Read more to see what he thinks.

Comments

  1. It is a situation encountered where we live (suburbs of Baltimore MD). The “geographic” parish is about 15 -30 minutes away, and has a decidedly non-Catholic atmosphere. On the sign for the parish is “in the catholic tradition,” in practice, far from it.

    Because we are a military family, we more often go, “On-post” and that is where we are on the parish register. But the military base is missing an assigned priest right now, (he’s deployed) so we go to a little parish about a 10 minute drive away. (This is the closest catholic church to our residence).

    Several other Catholic families in our neighborhood are registered and attend one of the two nearby (less than 45 minutes driving) parishes that have a school. Being members of that parish, their children’s tuition is slightly lower.

    During a previous military assignment, where there was no priest on-post, we “shopped” for a parish that had both English language religious formation classes and where we could volunteer.

  2. Fiergenholt says:

    I’m not so sure “parish-shopping” is such a bad idea. Each parish — like each human person — is a unique combination of corporate graces and corporate sins. (YES; parishes are communities and communities can sin as well !)

    I have family members who live in a fairly small city of around 18,000 total population. It has THREE Roman Catholic parishes — the smallest of which is still larger than the largest mainline “non-Catholic” church and the largest of which is still larger than the largest non-denominational church.

    These parishes have cultural roots that go back even before Ellis Island. Often the traditional heritage of any given family will determine which parish they are “officially” members but will not determine which church they attend on week-ends. That decision is theirs. Each of the parishes regularly get other church donation envelopes in their collections (which are promptly forwarded). The priests, deacons and religious sisters all collaborate on common ministries.

    In any given neighborhood in that small city, you will find families who are active in any one of the parishes (diocesan borders do exist but they really do really not mean anything). Most of them would never dream of switching parishes officially.

  3. I live in Massachusetts, north of Boston, and there are parishes in every town around me (sometimes more than one). The closest parish is stuffy, unfriendly, and not a place where I felt on bit welcome. Also, I have two small children who we bring to mass; in this particular parish, the “children’s service” is stuck down in a crowded basement.

    Drive down the street ten minutes, and the parish in the next town is vibrant, welcoming, and has a fabulous family mass where kids participate and are an active part of the service.

    You tell me which church I should go to. Which parish will be more likely to be a positive part of my children’s lives?

    God didn’t make me move to the address where I live.
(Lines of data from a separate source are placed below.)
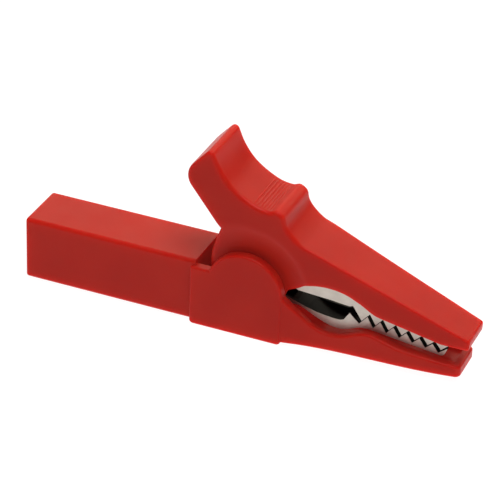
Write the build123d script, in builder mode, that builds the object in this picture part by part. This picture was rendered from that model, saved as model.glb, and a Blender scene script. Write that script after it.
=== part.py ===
"""Fully insulated crocodile clip with a 4 mm lead socket in its square handle.

X runs from the rear face of the handle to the jaw tips, Z runs up to the thumb lever, and the
origin is the centre of the socket's mouth. Side outlines are drawn as (distance forward,
height) from a datum point below that mouth, close to the handle's lower rear corner.
"""

import math
import os

from build123d import *

os.makedirs("parts", exist_ok=True)

# Datum of the side outlines, from the centre of the socket's mouth.
DATUM_X = 0.3
DATUM_DROP = 6.3

# Handle: a square tube that takes the lead's plug.
HANDLE_WIDTH = 11.9
HANDLE_HEIGHT = 13.1
HANDLE_END = 35.4
HANDLE_EDGE = 0.8
REAR_EDGE = 0.5
SHROUD_BORE_R = 4.6
SHROUD_BORE_DEPTH = 31.0

# Pivot housing: two cheeks with domed tops, joined by a floor.
PIVOT_X = 45.7
PIVOT_H = 9.1
DOME_R = 7.7
HOUSING_START = 34.7
HOUSING_HALF = 6.75
HOUSING_DROP = 0.65
LEDGE_H = 11.9
CHEEK_INNER = 4.9
HOUSING_FLOOR_H = 1.2
HOUSING_CORNER_R = 0.8
CHEEK_EDGE = 0.45

# Jaw covers, in plan: half-widths at the housing and at the nose.
COVER_REAR_X = 54.0
COVER_REAR_HALF = 6.2
COVER_MID_X = 70.0
COVER_MID_HALF = 5.25
NOSE_HALF = 4.15
LOWER_NOSE_X = 88.1
UPPER_NOSE_X = 89.5
NOSE_CORNER_R = 1.1
COVER_WALL = 1.5
COVER_EDGE = 0.45
LOWER_FLOOR_H = 2.3
LOWER_TROUGH_END = 86.6
UPPER_TROUGH_END = 85.3

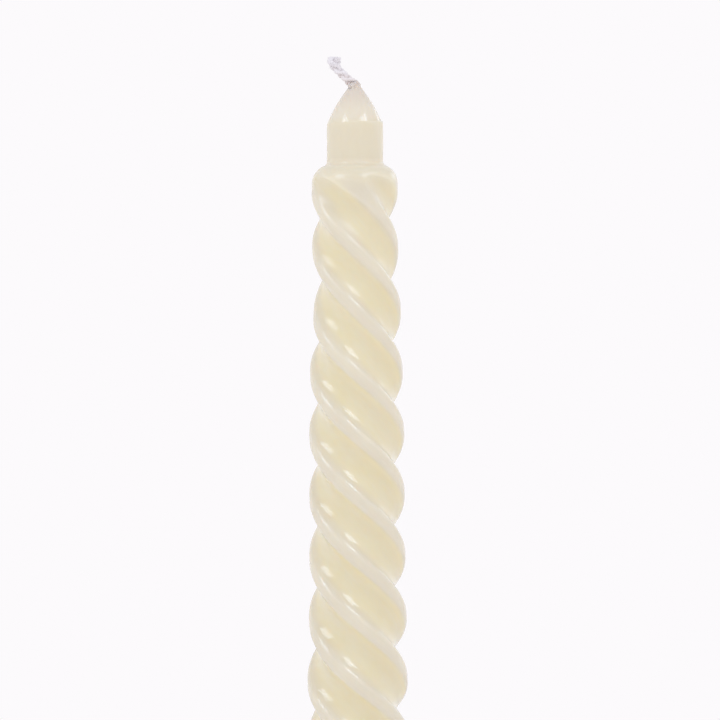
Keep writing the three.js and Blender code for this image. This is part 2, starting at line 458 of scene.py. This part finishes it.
def middle_line():
    """Points along the wick's middle: up the bore, over to the left and upright again."""
    start = Vector((0, 0, WAX_HEIGHT))
    end = Vector((-STUB_LEAN, 0, WAX_HEIGHT + STUB_BEND_HEIGHT))
    lower_handle = start + Vector((0, 0, STUB_LOWER_RISE))
    upper_handle = end - Vector((0, 0, STUB_UPPER_RISE))
    points = [Vector((0, 0, WICK_RECESS))]
    points += interpolate_bezier(start, lower_handle, upper_handle, end, STUB_POINTS)
    points.append(end + Vector((0, 0, STUB_END_LENGTH)))
    return points


MIDDLE = middle_line()
STATIONS = list(accumulate(((b - a).length for a, b in pairwise(MIDDLE)), initial=0))
WICK_LENGTH = STATIONS[-1]
HIDDEN_LENGTH = WAX_HEIGHT - WICK_RECESS


def middle_point(along):
    i = min(max(1, bisect_left(STATIONS, along)), len(STATIONS) - 1)
    share = (along - STATIONS[i - 1]) / (STATIONS[i] - STATIONS[i - 1])
    return MIDDLE[i - 1].lerp(MIDDLE[i], share)


def middle_frame(along):
    """Middle point, the way through the wick's thickness and the way across its width."""
    tangent = middle_point(along + TANGENT_REACH) - middle_point(along - TANGENT_REACH)
    across = Vector((0, 1, 0))
    through = across.cross(tangent).normalized()
    return middle_point(along), through, across


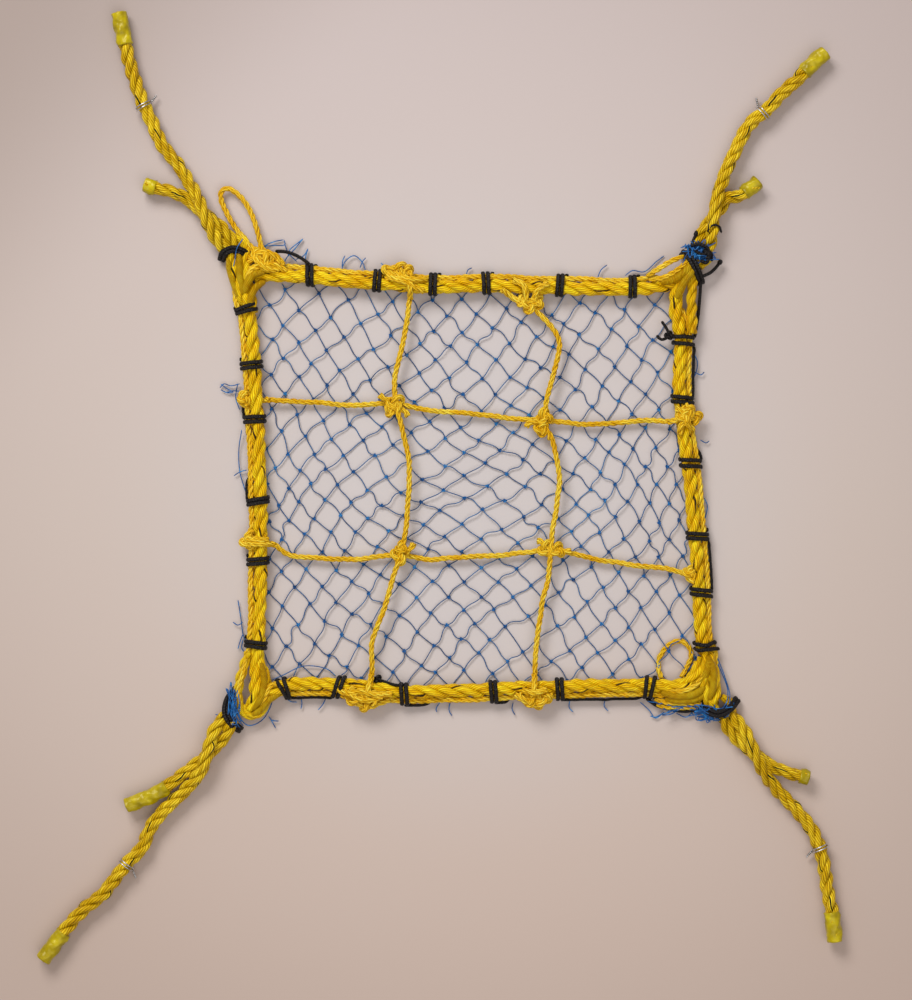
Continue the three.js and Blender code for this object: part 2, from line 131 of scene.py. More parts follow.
def smooth(points, step=FINE, z=ROPE_Z):
    """A smooth line through the points, in even steps. A point without a height lies at z."""
    p = np.array([(*p[:2], p[2] if len(p) > 2 else z) for p in points], float)
    gaps = np.sqrt(np.maximum(np.linalg.norm(np.diff(p, axis=0), axis=1), 1e-6))
    slope = np.diff(p, axis=0) / gaps[:, None]
    tangent = np.empty_like(p)
    tangent[0], tangent[-1] = slope[0], slope[-1]
    if len(p) > 2:
        before, after = gaps[:-1, None], gaps[1:, None]
        tangent[1:-1] = (slope[:-1] * after + slope[1:] * before) / (before + after)
    u = np.linspace(0, 1, 13)[:, None, None]
    span = gaps[None, :, None]
    leave, arrive = tangent[None, :-1] * span, tangent[None, 1:] * span
    dense = ((2 * u**3 - 3 * u**2 + 1) * p[None, :-1] + (u**3 - 2 * u**2 + u) * leave
             + (-2 * u**3 + 3 * u**2) * p[None, 1:] + (u**3 - u**2) * arrive)
    dense = dense.transpose(1, 0, 2).reshape(-1, 3)
    keep = np.concatenate([[True], np.linalg.norm(np.diff(dense, axis=0), axis=1) > 1e-6])
    return evenly(dense[keep], step)


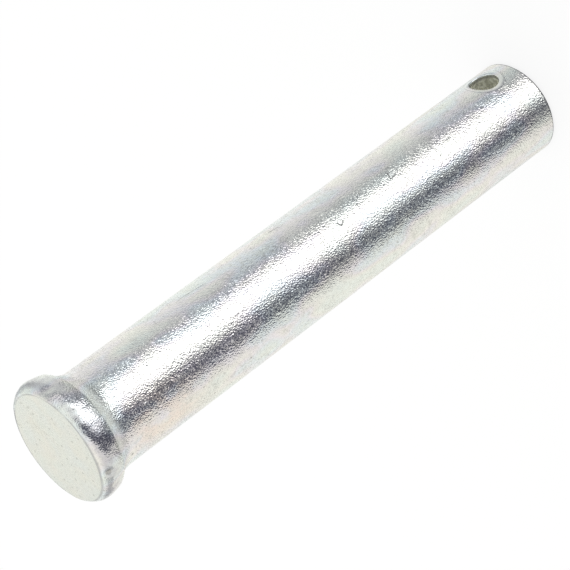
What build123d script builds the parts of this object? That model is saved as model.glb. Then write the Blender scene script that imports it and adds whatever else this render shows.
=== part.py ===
"""A clevis pin: a cold-headed steel pin with a round head and a cross hole for its split pin.

The pin is one piece. It stands on its plain end, so +Z runs from that end up to the head, and
the origin is the centre of the end face. All sizes are in millimetres.
"""

import os

from build123d import *

# Shank
shank_diameter = 20.0
grip_length = 120.0  # underside of the head to the plain end
end_chamfer = 0.5

# Head
head_diameter = 25.2  # at the widest point of its bulged rim
head_height = 5.2
rim_crest_from_face = 2.75  # how far below the flat face the rim is widest
head_face_diameter = 22.8  # the flat that the heading die leaves
bearing_diameter = 24.0  # outer edge of the flat underside

# Neck, where the shank flares out to the underside of the head
neck_diameter = 22.6
neck_length = 2.8

# Cross hole
hole_diameter = 6.0
hole_from_end = 7.2  # centre of the hole to the plain end
hole_mouth_round = 0.6

# Radii and heights that follow from them
shank_radius = shank_diameter / 2
neck_radius = neck_diameter / 2
bearing_radius = bearing_diameter / 2
head_radius = head_diameter / 2
head_face_radius = head_face_diameter / 2
neck_bottom = grip_length - neck_length
overall_length = grip_length + head_height
rim_crest = overall_length - rim_crest_from_face

with BuildPart() as clevis_pin:
    # Half of the pin's section, from the end face up the outside and over the head
    with BuildSketch(Plane.XZ) as half_section:
        with BuildLine():
            Polyline(
                (0, overall_length),
                (0, 0),
                (shank_radius - end_chamfer, 0),
                (shank_radius, end_chamfer),
                (shank_radius, neck_bottom),
            )
            # The neck leaves the shank without an edge and meets the underside at one
            TangentArc(
                (shank_radius, neck_bottom), (neck_radius, grip_length), tangent=(0, 1)
            )
            Line((neck_radius, grip_length), (bearing_radius, grip_length))
            # The rim bulges between the two dies: an arc each way from its crest, and an edge
            # where it meets each face
            TangentArc(
                (head_radius, rim_crest), (bearing_radius, grip_length), tangent=(0, -1)
            )
            TangentArc(
                (head_radius, rim_crest), (head_face_radius, overall_length), tangent=(0, 1)
            )
            Line((head_face_radius, overall_length), (0, overall_length))
        make_face()
    revolve(axis=Axis.Z)

    # The cross hole runs right through the shank, along Y
    with Locations(Location((0, 0, hole_from_end), (90, 0, 0))):
        Hole(radius=hole_diameter / 2)

    # Both of its mouths are rounded where they break through the shank
    fillet(clevis_pin.edges(Select.LAST).filter_by(GeomType.BSPLINE), hole_mouth_round)

clevis_pin.part.label = "clevis_pin"

os.makedirs("parts", exist_ok=True)
export_step(clevis_pin.part, "parts/clevis_pin.step")
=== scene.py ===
# %% [markdown]
# # A zinc plated clevis pin
#
# A clevis pin joins a fork to a rod: it drops through both, its head stops it on one
# side, and a split pin through its cross hole keeps it there on the other. It is one
# piece of steel. Its head is forged cold between two dies, its cross hole is drilled,
# and then it is zinc plated in a barrel with hundreds of others, which knock small
# pits and nicks into it.
#
# The packed model is loaded first. It could be given a finish as it is, but it is
# coarse and exact. So the pin is modelled again, finer and with its marks, in the same
# frame: it stands on its plain end, with its head up and its cross hole along Y.

# %% The frame
import math

import bmesh
import bpy
from mathutils import Matrix, Vector


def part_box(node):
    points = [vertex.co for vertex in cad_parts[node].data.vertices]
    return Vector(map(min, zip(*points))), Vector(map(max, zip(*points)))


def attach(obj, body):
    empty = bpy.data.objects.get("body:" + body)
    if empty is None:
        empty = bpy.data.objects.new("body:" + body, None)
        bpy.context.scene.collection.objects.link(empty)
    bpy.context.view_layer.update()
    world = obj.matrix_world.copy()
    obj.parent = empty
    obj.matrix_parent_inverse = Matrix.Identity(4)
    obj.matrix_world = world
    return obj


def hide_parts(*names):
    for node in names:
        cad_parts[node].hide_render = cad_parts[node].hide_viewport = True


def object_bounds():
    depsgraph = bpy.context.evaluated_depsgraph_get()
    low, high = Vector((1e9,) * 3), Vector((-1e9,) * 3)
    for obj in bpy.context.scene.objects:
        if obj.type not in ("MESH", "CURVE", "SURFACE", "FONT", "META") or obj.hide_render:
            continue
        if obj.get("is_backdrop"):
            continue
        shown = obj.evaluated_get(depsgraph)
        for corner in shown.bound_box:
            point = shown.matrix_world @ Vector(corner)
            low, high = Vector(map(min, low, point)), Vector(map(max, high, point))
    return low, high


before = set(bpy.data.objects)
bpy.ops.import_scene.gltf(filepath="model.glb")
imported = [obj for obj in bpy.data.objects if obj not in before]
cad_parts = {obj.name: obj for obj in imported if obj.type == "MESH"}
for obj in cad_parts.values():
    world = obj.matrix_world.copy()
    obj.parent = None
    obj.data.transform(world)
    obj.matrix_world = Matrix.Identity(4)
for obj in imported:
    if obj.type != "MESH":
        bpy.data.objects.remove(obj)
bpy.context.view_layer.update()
low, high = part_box("clevis_pin")
millimetre = 0.001
overall_length = high.z - low.z
print("the packed model has the nodes", list(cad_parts))
print("the pin stands", round(overall_length / millimetre, 1), "mm tall")

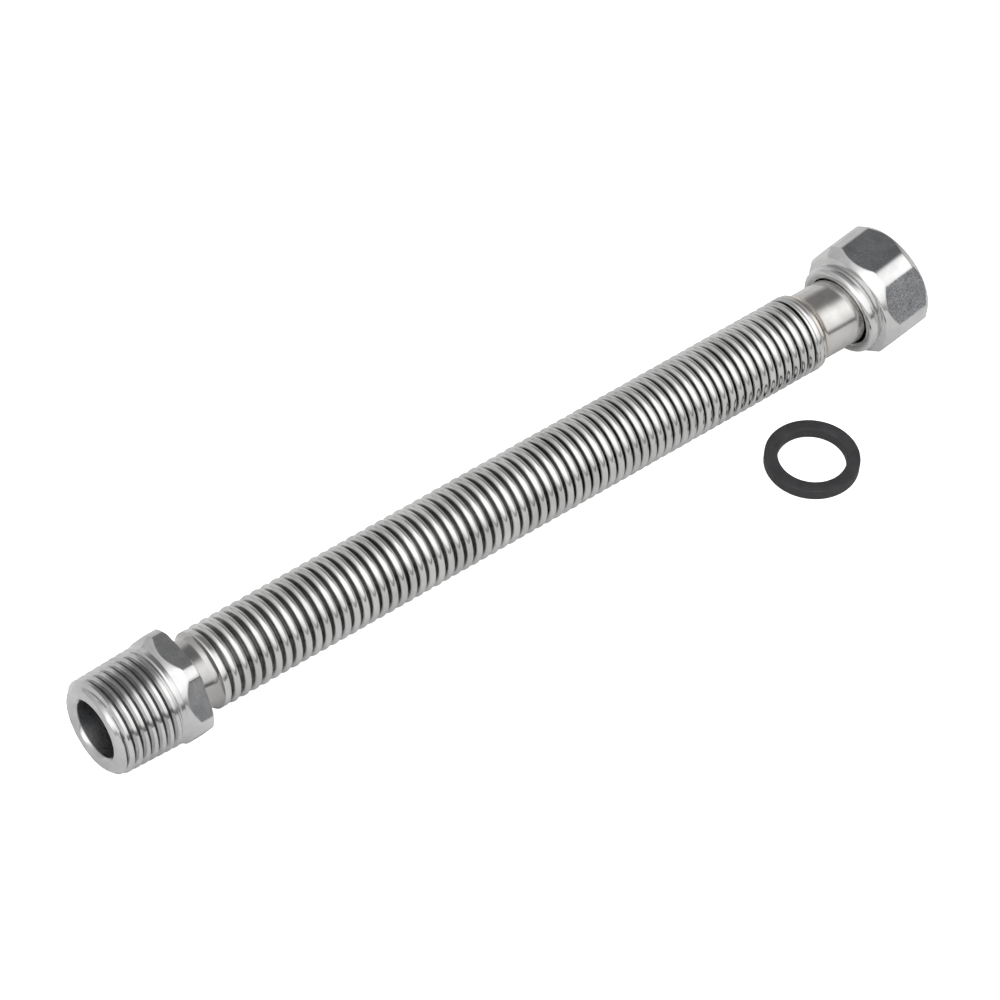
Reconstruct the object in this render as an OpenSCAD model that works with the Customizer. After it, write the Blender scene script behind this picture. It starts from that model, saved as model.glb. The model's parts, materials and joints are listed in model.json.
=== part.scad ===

I suspect that He has no opinion about which parish I attend.

  4. Linda Diane McMillan says:

    I think the priest shortage is a straw-man argument. There are plenty of nuns who would make fine priests if given half a chance. So I don’t listen to Roman Catholics complain about the so-called “priest shortage.” The answer is staring you in the face.

  5. I really don’t respond well to the term “shopping around” when referring to the process of finding a spiritual community. I respect Michael and anyone else who seeks a faith community “to be a positive part of … children’s lives.”

    Are we who are given the task doing everything we can to make our parishes welcoming to new folks?

    Years ago when I was coming to terms with being in an unfamiliar community (different ethnicity) there was one man who took it upon himself to stand at the front door and shake the hand of everyone who came in. He greeted me by name with a smile every time I arrived; I felt wanted and welcome. In time, my personal ethnic challenge became manageable and then it simply became a non-issue.

    Many people came to that community – and stayed – because of the actions of this one man. How much more welcoming could we make our parishes if we acted likewise.

    Not every priest has a charismatic personality. Not every deacon delivers meaningful and memorable homilies (except Dcn Greg of course) but Jesus Christ is with us at every doorway, and through our smiles He shines on those who He also sends to us.

    May everyone have a blessed and happy Christmas.

  6. I won’t tolerate poor preaching (which is not to say preaching I don’t agree with, but preaching that is obviously unprepared or essentially a collection of bland platitudes). But this raises the question of whether simply walking in that case is the best thing to do, or whether one should try to talk to the pastor? and how is that likely to be received? It would be a tricky conversation to have.

    My geographical parish has good homilists, so it’s a moot point at the moment, but when I was on sabbatical a few years back, I did walk to the next parish over to find someone who seemed to prepare to give his homilies.